Yanacocha, c'est l'histoire de sommes pharaoniques perdues par la France sans que personne ou presque ne sourcille. Le livre rassemble des preuves irréfutables et des éléments majeurs pour former une enquête quasi exhaustive sur ce sujet brûlant. La mine de Yanacocha, la plus grande d'Amérique Latine à ciel ouvert, est située au nord du Pérou et promet dès le début de son exploitation à haute dose en 1981 de multiplier les bénéfices. C'est le BRGM (Bureau de Recherches Géologiques et Minières) qui lance véritablement son succès et c'est à partir de cette étude prometteuse que des sociétés d'exploitation se dispute le gâteau. Tout se passe bien jusqu'à ce qu'en 1993, le BRGM décide de privatiser ses parts de Yanacocha. Les Américains de Newmont prennent mal le fait que l'Etat français leur préfère les Australiens de Normandy. Ils attaquent la France en justice et c'est là que la magouille commence. Nous sommes en pleine dictature de Fujimori et de son sbire Montesinos. Afin de favoriser les Américains face à la France, la corruption des juges va bon train. On les achète, on les manipule et, dans le cas où ils ne se prêtent pas au jeu de la manipulation, on les torture. Impossible de gagner face à un système crapuleux aussi institutionnalisé. Ce qui frappe au milieu de ce marasme, c'est qu'une fois la dictature tombée et les preuves de toutes ces machinations révélées au grand jour (notamment un arrangement avec le calendrier qui permet de sous-estimer volontairement le potentiel financier de la mine), la France n'en profite pas pour réclamer justice. Expropriés de la mine de Yanacocha par des Péruviens téléguidés par les Américains, les Français baissent la tête et parmi eux, l'attitude de Claude Allègre pose question. Selon l'ouvrage, l'ancien directeur du BRGM puis ministre de l'Education Nationale, aurait eu de très (trop ?) bonnes relations avec les dirigeants péruviens et aurait plus brillé par des notes de frais monumentales que par son aptitude à défendre les intérêts français. Toujours selon Gawsewitch, le seul héros de l'histoire serait Patrick Maugein, ce mania du pétrole, businessman, don Quichotte, David face à Goliath, l'unique redresseur de torts dans cette affaire.
(désolée, deuxième bouquin pour lequel l'inspiration photo est proche de zéro !)

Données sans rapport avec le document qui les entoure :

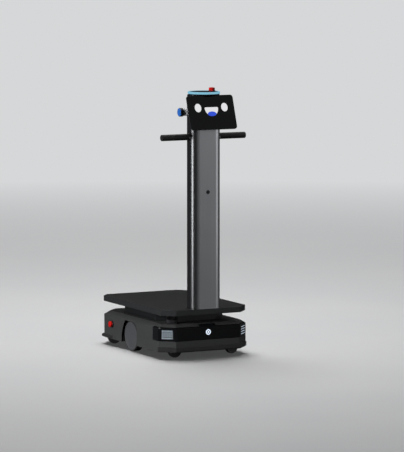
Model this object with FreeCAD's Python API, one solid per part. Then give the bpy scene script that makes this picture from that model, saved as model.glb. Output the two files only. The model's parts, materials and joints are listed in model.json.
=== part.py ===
"""Autonomous mobile robot: a low wheeled base, a load deck and an upright control column.

Millimetres, +Z up, front towards -Y.  The model is built about the middle of the base
and moved as a whole, so that the origin is on the floor under the middle of its box.
"""
import FreeCAD, Part
import math
import os

Vector = FreeCAD.Vector
X_AXIS = Vector(1, 0, 0)
Y_AXIS = Vector(0, 1, 0)
Z_AXIS = Vector(0, 0, 1)
LEFT = -1
RIGHT = 1

# ---- base body
body_width = 498.0
body_length = 772.0
body_chamfer = 68.0
body_corner_round = 7.0
body_bottom = 36.0
shoulder_height = 157.0
cover_height = 175.0
cover_inset = 30.0
shell_wall = 3.0
panel_seam = 0.6
panel_wrap = 20.0
window_bottom = 93.0
window_top = 162.0
window_side_reach = 42.0
camera_width = 92.0
camera_margin = 5.0

# ---- bumpers
front_bumper_proud = 4.0
front_bumper_bottom = 38.0
front_bumper_top = 63.0
rear_bumper_proud = 12.0
rear_bumper_bottom = 40.0
rear_bumper_top = 54.0
rear_bumper_reach = 103.0
bumper_bevel = 3.0

# ---- lights in the front window
led_columns = 5
led_rows = 4
led_pitch = 12.2
led_size = 4.5
led_proud = 0.5
led_margin = 8.0
led_height = 126.5
status_light_radius = 17.0
status_light_height = 132.0
insert_gap = 0.4

# ---- drive wheels
wheel_radius = 78.0
wheel_width = 40.0
wheel_y = 8.0
wheel_recess = 5.0
tyre_thickness = 5.5
tyre_round = 4.0
hub_face = 6.0
hub_dish = 1.5
hub_boss_radius = 24.0
hub_screw_count = 6
hub_screw_circle = 68.0
hub_screw_radius = 2.2
hub_screw_depth = 2.0
axle_radius = 8.0
axle_engagement = 28.0
shaft_clearance = 0.1
arch_front_overlap = 1.0
arch_front_round = 40.0
arch_top = 153.0
arch_rear_radius = 150.0
arch_rear_y = -39.0
arch_rear_z = 44.0

# ---- chassis
chassis_bottom = 96.0
chassis_thickness = 5.0
chassis_gap = 0.4
wheel_well_gap = 7.0
wheel_well_margin = 2.0
tray_thickness = 3.0
tray_spine_width = 210.0
tray_wall_thickness = 2.6
tray_axle_gap = 2.5

# ---- drive motors
gearbox_radius = 30.0
gearbox_length = 46.0
gearbox_standoff = 10.0
motor_radius = 24.0
motor_length = 86.0
motor_ear_length = 12.0
motor_ear_thickness = 6.0
motor_slot_gap = 3.0

# ---- casters
caster_front_side = 86.0
caster_rear_side = 69.0
caster_front_inset = 94.0
caster_rear_inset = 86.0
caster_wheel_radius = 35.0
caster_wheel_width = 24.0
caster_trail = 18.0
caster_side_gap = 1.5
caster_arm_thickness = 3.0
caster_axle_radius = 4.0
caster_head_radius = 7.0
caster_head_height = 3.0
caster_crown_radius = 22.0
caster_crown_thickness = 4.0
caster_crown_top = 82.0
caster_kingpin_radius = 6.0
caster_race_radius = 20.0
caster_running_gap = 0.4
caster_plate_length = 90.0
caster_plate_width = 70.0
caster_plate_thickness = 4.0
caster_sweep_gap = 8.0
caster_yaw = {"front_left": -96.0, "front_right": -84.0, "rear_left": 84.0, "rear_right": 97.0}

# ---- inside the base
battery_length = 240.0
battery_width = 300.0
battery_height = 58.0
battery_y = 170.0
controller_length = 190.0
controller_width = 260.0
controller_height = 24.0
controller_fin_height = 16.0
controller_fin_count = 9
controller_fin_thickness = 4.0
controller_y = -150.0

# ---- charging contacts on the rear
contact_block_width = 120.0
contact_block_height = 34.0
contact_z = 98.0
contact_strip_width = 34.0
contact_strip_height = 16.0
contact_proud = 2.5

# ---- pedestal between the base and the deck
pedestal_half_width = 192.0
pedestal_front_y = -255.0
pedestal_rear_y = 192.0
pedestal_chamfer = 85.0
pedestal_rear_chamfer = 6.0
pedestal_wall = 4.0
pedestal_lip = 6.0
pedestal_lip_height = 4.0

# ---- scanners
scanner_x = 170.0
scanner_inset = 82.0
scanner_flange_radius = 34.0
scanner_flange_height = 5.0
scanner_body_radius = 24.0
scanner_neck_radius = 20.0
scanner_window_radius = 22.5
scanner_top_gap = 2.0
scanner_window_height = 14.0
scanner_cap_height = 9.0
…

A vrai dire, il faut baigner dans ce milieu pour saisir tous les détails du problème Yanacocha. Le monde des affaires, du business et des gros sous est vraiment un univers à part. Ce que l'on en retient lorsque, par chance, on a un peu de distance avec ce microcosme qui manipule des macro sommes, c'est l'aptitude à manigancer, à rechercher le profit partout où il se trouve, à former des alliances parfois contre nature avec des régimes politiques douteux dans le seul but de faire cracher à la nature tout ce qu'elle peut produire de richesses. Qu'il s'agisse de pétrole ou d'or, on comprend bien que la question écologique n'est même pas périphérique, elle est tout simplement absente. Elle n'apparaît à aucun endroit dans le livre. Le mercure et le cyanure peuvent s'infiltrer dans les rivières, de l'eau passera sous les ponts avant que les multinationales ne s'en préoccupent.
En résumé, outre le fonctionnement économique ultra libéral d'une exploitation minière, on en apprend beaucoup sur les ficelles de ce qu'on appelle une "affaire", les coups bas, les écoutes téléphoniques, les entretiens privés, la diffamation et les conflits d'intérêts. Et puis, bien évidemment, on réalise combien les puissants ont une fâcheuse tendance à pactiser avec les régimes dictatoriaux dans le cas où leurs gros sous sont en jeu. Ardu mais passionnant.